The officers sent with orders to the rear to the troops on the trail were directed, in addition to delivering these messages, to caution the Seventy-first not to fire, as our troops were in their front.

Some systematic firing was heard during the action from hill on the left bank of the creek. This is supposed to have been from troops of the Second Brigade.

There were occasionally shots which came from the rear, without doubt, and were not directed over our troops. Casualties caused by shots from sharpshooters in trees seem beyond question to have occurred.

A sketch of the battle ground is being prepared to append to this report. If not completed in time to accompany the report it will be submitted later.

Aside from officers who carried orders and directions directly from me and the officers to whom I directly communicated orders, I have not considered it within my province to make direct personal mention. This I have left for regimental and battalion commanders, as they had better opportunities for continued observation of the troops of their commands.

The points on the hill at which each company of the brigade made the ascent have been respectively established, but as I was a witness to the arrival at the summit of less than one-third of these companies, I have not deemed it necessary to enumerate them.

The space occupied by the brigade is bounded on the left by the road heretofore described as leading from the creek to the ramp road up the hill, and this road is bounded on either side by barbed-wire fence.
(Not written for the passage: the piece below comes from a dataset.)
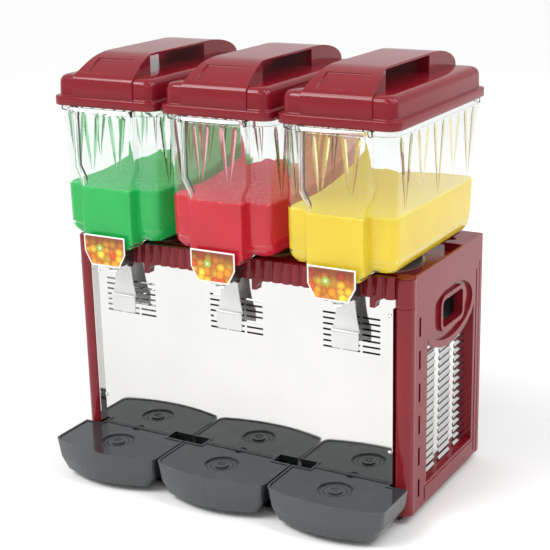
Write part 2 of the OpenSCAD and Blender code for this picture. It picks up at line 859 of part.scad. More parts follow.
module fan_motor() {
    color("gray") frame() difference() {
        union() {
            rod_y(24, fan_x, 52, 88, fan_z);
            for (a = [45, 135, 225, 315]) translate([fan_x, 66, fan_z]) rotate([0, a, 0])
                box(20, 92, -3, 3, -4, 4);
            difference() {
                box(fan_x - 74, fan_x + 74, 12, 70, fan_z - 74, fan_z + 74);
                rod_y(fan_r + 6, fan_x, 11, 71, fan_z);
            }
            box(fan_x - 60, fan_x - 40, 30, 60, 14, fan_z - 73);
            box(fan_x + 40, fan_x + 60, 30, 60, 14, fan_z - 73);
        }
        rod_y(3 + running_gap, fan_x, 51, 80, fan_z);
    }
}

module fan_blade() {
    color("gray") frame() {
        rod_y(15, fan_x, 22, 46, fan_z);
        rod_y(3, fan_x, 22, 78, fan_z);
        for (i = [0:4]) translate([fan_x, 34, fan_z]) rotate([0, i * 72, 0])
            translate([12, 0, 0]) rotate([32, 0, 0]) translate([0, -1, -14]) cube([fan_r - 14, 2, 28]);
    }
}

// Pipe made of straight runs with ball joints at the corners
module pipe_run(points, r) {
    for (i = [0:len(points) - 2]) let (a = points[i], b = points[i + 1], d = b - a, l = norm(d))
        translate(a) rotate([0, acos(d[2] / l), atan2(d[1], d[0])]) cylinder(r = r, h = l);
    for (i = [1:len(points) - 2]) translate(points[i]) sphere(r);
}

// Suction header with a branch into each cooling dome, and the liquid line with its drier
module refrigerant_pipes() {
    cr = 70.4;
    z = condenser_z0 + tube_step;
    color(copper) frame() {
        pipe_run([[compressor_x, compressor_y + cr, 60], [compressor_x, header_y, 60],
            [compressor_x, header_y, header_z], [right_x + 6, header_y, header_z]], 4);
        for (x = [left_x, 0, right_x])
            pipe_run([[x, header_y, header_z], [x, evap_y + 42, header_z], [x, evap_y + 42, 415]], 3);
        rod_x(4, left_x - 6, compressor_x, header_y, header_z);
        pipe_run([[compressor_x, compressor_y - cr, 60], [compressor_x, -100, 60], [-10, -100, 60],
            [-10, -100, z], [-10, condenser_y0 + 8, z], [condenser_x0 - 6.3, condenser_y0 + 8, z]], 4);
        rod_z(13, -10, -100, 90, 170);
    }
}

// ---------- Controls and fixings ----------

module switch_plate() {
    y = rear_y - 2.5;
    color(black) frame() difference() {
        union() {
            box(rocker_x - 36, rocker_x + 36, y, y + 2, rocker_z - 18, rocker_z + 18);
            box(rocker_x - 30, rocker_x + 30, y - 18, y + 1, rocker_z - 13, rocker_z + 13);
        }
        for (x = [rocker_x - 15, rocker_x + 15])
            box(x - 9.5, x + 9.5, y - 15, y + 3, rocker_z - 11, rocker_z + 11);
    }
}

// Rocker with a shallow vee face; it turns about its cross pin
module rocker(x) {
    y = rear_y - 2.5;
    color("red") frame() along_x(x - 9, x + 9)
        translate([0, rocker_z])
        polygon([[y - 9, -4], [y - 1.5, -10], [y + 3.4, -10], [y + 1.6, 0],
            [y + 3.4, 10], [y - 1.5, 10], [y - 9, 4]]);
}

module thermostat_knob() {
    color(black) frame() {
        rod_y(9, knob_x, rear_y + fit_gap, rear_y + 9.5, knob_z);
        rod_y(3, knob_x, rear_y - 5, rear_y + 1, knob_z);
        box(knob_x - 1.5, knob_x + 1.5, rear_y + 9, rear_y + 10.5, knob_z - 8, knob_z + 8);
    }
}

module power_inlet() {
    y = rear_y - 2.5;
    color(black) frame() difference() {
        union() {
            box(-242, -198, y, y + 2, 284, 316);
            box(-234, -206, y - 20, y + 1, 289, 311);
        }
        box(-231, -209, y - 16, y + 3, 292, 308);
    }
    // Three contact blades; the middle one sits higher
    color(steel) frame() for (x = [-226, -220, -214]) let (z = x == -220 ? 302 : 297)
        box(x - 1, x + 1, y - 17, y - 6, z, z + 4);
}

module panel_screws() {
    color(steel) frame() {
        for (s = [-1, 1]) for (z = [112, 330])
            translate([s * 263, -panel_front, z]) rotate([90, 0, 0]) rotate_extrude()
                polygon([[0, 0], [3.2, 0], [3, 1], [2, 1.6], [0, 1.8]]);
        for (s = [-1, 1]) for (z = [40, 190, 335])
            translate([s * 262, rear_y - 2.5, z]) rotate([-90, 0, 0]) rotate_extrude()
                polygon([[0, 0], [3.5, 0], [3.3, 1], [2.2, 1.7], [0, 1.9]]);
    }
}

lid(left_x);  // left_lid
lid(0);  // middle_lid
lid(right_x);  // right_lid
bowl(left_x);  // left_bowl
bowl(0);  // middle_bowl
bowl(right_x);  // right_bowl
label_card(left_x);  // left_label_card
label_card(0);  // middle_label_card
label_card(right_x);  // right_label_card
valve(left_x);  // left_valve
valve(0);  // middle_valve
valve(right_x);  // right_valve
plunger(left_x);  // left_plunger
plunger(0);  // middle_plunger
plunger(right_x);  // right_plunger
lever(left_x);  // left_lever
lever(0);  // middle_lever
lever(right_x);  // right_lever
lever_pin(left_x);  // left_lever_pin
lever_pin(0);  // middle_lever_pin
lever_pin(right_x);  // right_lever_pin
evaporator(left_x);  // left_evaporator
evaporator(0);  // middle_evaporator
evaporator(right_x);  // right_evaporator
agitator(left_x);  // left_agitator
agitator(0);  // middle_agitator
agitator(right_x);  // right_agitator
drive_rotor(left_x);  // left_drive_rotor
drive_rotor(0);  // middle_drive_rotor
drive_rotor(right_x);  // right_drive_rotor
drip_tray(-tray_pitch);  // left_drip_tray
drip_tray(0);  // middle_drip_tray
drip_tray(tray_pitch);  // right_drip_tray
tray_cover(-tray_pitch);  // left_tray_cover
tray_cover(0);  // middle_tray_cover
tray_cover(tray_pitch);  // right_tray_cover
bowl_gaskets();
drive_motors();
top_deck();
front_panel();
rear_panel();
base_pan();
side_frame(-1);  // left_side_frame
side_frame(1);  // right_side_frame
louvre_sheet(-1);  // left_louvre_sheet
louvre_sheet(1);  // right_louvre_sheet
front_columns();
feet();
compressor();
condenser();
fan_motor();
fan_blade();
refrigerant_pipes();
switch_plate();
rocker(rocker_x - 15);  // power_rocker
rocker(rocker_x + 15);  // mixer_rocker
thermostat_knob();
power_inlet();
panel_screws();
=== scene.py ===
"""Looks of the three-bowl cold drinks dispenser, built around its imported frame.

Everything is in metres and in the same frame as the CAD. Profiles are in millimetres, scaled by MM.
"""
import json
import math

import bmesh
import bpy
from mathutils import Matrix, Vector

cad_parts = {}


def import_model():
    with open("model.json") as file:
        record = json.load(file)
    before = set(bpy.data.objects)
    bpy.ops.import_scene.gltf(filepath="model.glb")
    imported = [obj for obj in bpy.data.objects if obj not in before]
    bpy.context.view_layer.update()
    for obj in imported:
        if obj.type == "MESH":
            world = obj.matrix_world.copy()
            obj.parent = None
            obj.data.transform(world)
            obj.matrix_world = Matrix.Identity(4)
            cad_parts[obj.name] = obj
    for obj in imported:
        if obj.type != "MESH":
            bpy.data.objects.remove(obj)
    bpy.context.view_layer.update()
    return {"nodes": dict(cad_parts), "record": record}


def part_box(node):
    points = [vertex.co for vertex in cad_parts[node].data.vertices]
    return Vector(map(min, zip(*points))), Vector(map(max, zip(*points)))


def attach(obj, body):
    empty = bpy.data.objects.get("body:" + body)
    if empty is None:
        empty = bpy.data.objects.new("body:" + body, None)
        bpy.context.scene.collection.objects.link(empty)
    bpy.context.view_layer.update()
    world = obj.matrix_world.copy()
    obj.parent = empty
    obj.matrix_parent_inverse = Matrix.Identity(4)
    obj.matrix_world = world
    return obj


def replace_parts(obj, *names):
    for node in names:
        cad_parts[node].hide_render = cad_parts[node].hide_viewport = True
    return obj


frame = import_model()

MM = 0.001
SIDES = ("left", "middle", "right")
DRINKS = {"left": (0.020, 0.56, 0.12), "middle": (0.72, 0.022, 0.045), "right": (0.92, 0.71, 0.05)}
DRINK_LEVEL = 486 * MM


# ---------- Materials ----------

def nodes_of(name):
    mat = bpy.data.materials.new(name)
    mat.use_nodes = True
    tree = mat.node_tree
    return mat, tree, tree.nodes["Principled BSDF"]


def link(tree, a, b):
    tree.links.new(a, b)


def coords(tree, scale=(1, 1, 1)):
    tex = tree.nodes.new("ShaderNodeTexCoord")
    mapping = tree.nodes.new("ShaderNodeMapping")
    mapping.inputs["Scale"].default_value = scale
    link(tree, tex.outputs["Object"], mapping.inputs["Vector"])
    return mapping.outputs["Vector"]


def noise(tree, vector, scale, detail=4.0, rough=0.55):
    tex = tree.nodes.new("ShaderNodeTexNoise")
    tex.inputs["Scale"].default_value = scale
    tex.inputs["Detail"].default_value = detail
    tex.inputs["Roughness"].default_value = rough
    link(tree, vector, tex.inputs["Vector"])
    return tex.outputs["Fac"]


def spread(tree, value, low, high, start=0.3, end=0.7):
    """Maps a 0 to 1 value onto low to high."""
    node = tree.nodes.new("ShaderNodeMapRange")
    node.inputs["From Min"].default_value = start
    node.inputs["From Max"].default_value = end
    node.inputs["To Min"].default_value = low
    node.inputs["To Max"].default_value = high
    link(tree, value, node.inputs["Value"])
    return node.outputs["Result"]


def blend_colours(tree, factor, first, second):
    node = tree.nodes.new("ShaderNodeMix")
    node.data_type = "RGBA"
    for socket, value in ((node.inputs[6], first), (node.inputs[7], second)):
        if isinstance(value, tuple):
            socket.default_value = (*value, 1)
        else:
            link(tree, value, socket)
    link(tree, factor, node.inputs[0])
    return node.outputs[2]


def bump(tree, shader, height, distance, strength=1.0):
    node = tree.nodes.new("ShaderNodeBump")
    node.inputs["Distance"].default_value = distance
    node.inputs["Strength"].default_value = strength
    link(tree, height, node.inputs["Height"])
    link(tree, node.outputs["Normal"], shader.inputs["Normal"])


def multiply(tree, first, second):
    node = tree.nodes.new("ShaderNodeMath")
    node.operation = "MULTIPLY"
    link(tree, first, node.inputs[0])
    link(tree, second, node.inputs[1])
    return node.outputs["Value"]


def edge_wear(tree):
    """0 on flat surfaces, rising to 1 close to an edge, broken up by noise."""
    rounded = tree.nodes.new("ShaderNodeBevel")
    rounded.samples = 4
    rounded.inputs["Radius"].default_value = 0.0011
    geometry = tree.nodes.new("ShaderNodeNewGeometry")
    facing = tree.nodes.new("ShaderNodeVectorMath")
    facing.operation = "DOT_PRODUCT"
    link(tree, rounded.outputs["Normal"], facing.inputs[0])
    link(tree, geometry.outputs["Normal"], facing.inputs[1])
    edge = spread(tree, facing.outputs["Value"], 1, 0, 0.80, 0.99)
    broken = spread(tree, noise(tree, coords(tree), 90.0), 0.1, 0.8, 0.4, 0.65)
    return multiply(tree, edge, broken)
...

The direction of this road is such that the space was rapidly contracted as the line moved forward to the base of the hill. In this move the Thirteenth Infantry obliqued considerably to the right, thus giving space for the other regiments to move forward without undue crowding. The space was further extended by three companies of the Ninth Infantry breaking through the road fences near the base of the hill and moving up the hill to the left of the road.

Very respectfully, your obedient servant,

Wendell L. Simpson,
First Lieutenant and Adjutant Ninth Infantry, Acting Assistant-Adjutant General.